Bem, esta historinha muito simples sobre algo nem tanto assim é só pra nos lembrar de como essa "problematização chata insuportável que tá rolando hoje" (Ai, preguiça de gente que continua pensando assim com tanta informação disponível hoje… Migo, melhore, avance, pule aí umas casas e vâmo em frente por favor…) está influenciando uma geração de crianças. Crianças que vivem em ambientes onde a problematização é a regra e não a exceção estão interiorizando essa forma de lidar com as coisas da vida, essa forma questionadora, nada doutrinada e muito emancipatória. Pode parecer uma grande bobagem, não me importo. Muita coisa importante hoje também tem sido considerada bobagem e é na persistência que avançamos. Mas é isso o que está acontecendo em ambientes que estimulam que as crianças se posicionem frente ao comportamento das pessoas: elas não aceitam tudo como se natural fosse e já estão engajadas espontaneamente na construção de um mundo melhor.
Estimular e incentivar uma sociedade questionadora se faz desde a infância. Fazer isso significa estimular que esses pequenos seres se vejam como construtores da realidade que os cerca, não como meros reprodutores de uma cultura de violência, escárnio e agressão.
Arnesto, meu querido, da próxima vez ponha um recado na porta sim, eles têm razão. E parabéns pela coragem de se desculpar. E vocês, turma do Arnesto, melhorem né, que o cara pediu desculpas e vocês são amigos de anos…
Ops. Esqueci. O Arnesto não sabe escrever! ("Ói, turma, num deu pra esperá / Aduvido que isso, num faz mar, num tem importância, Assinado em cruz porque não sei escrever").
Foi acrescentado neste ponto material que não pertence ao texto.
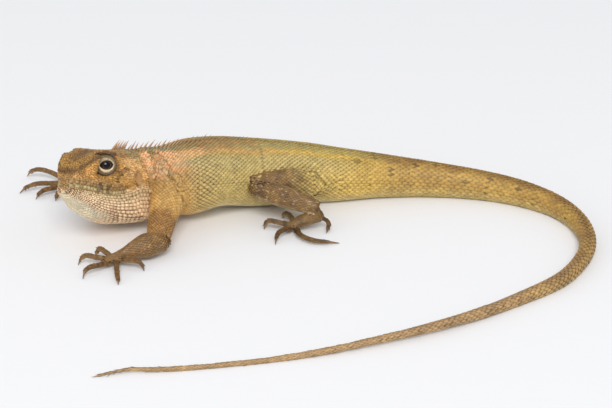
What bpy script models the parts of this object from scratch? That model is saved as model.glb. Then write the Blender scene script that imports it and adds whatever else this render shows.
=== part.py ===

Vou ali contar pra minha filha isso. Já de bloquinho e caneta em punho pra anotar as sugestões que ela vai criar pra resolver essa treta aí.
Sim, o mundo está insuportável na base da problematização. Maravilha. Se não tá bom pra você, espera elas crescerem pra ver como vai piorar… Tá quente a chapa, amigo, e vai ferver.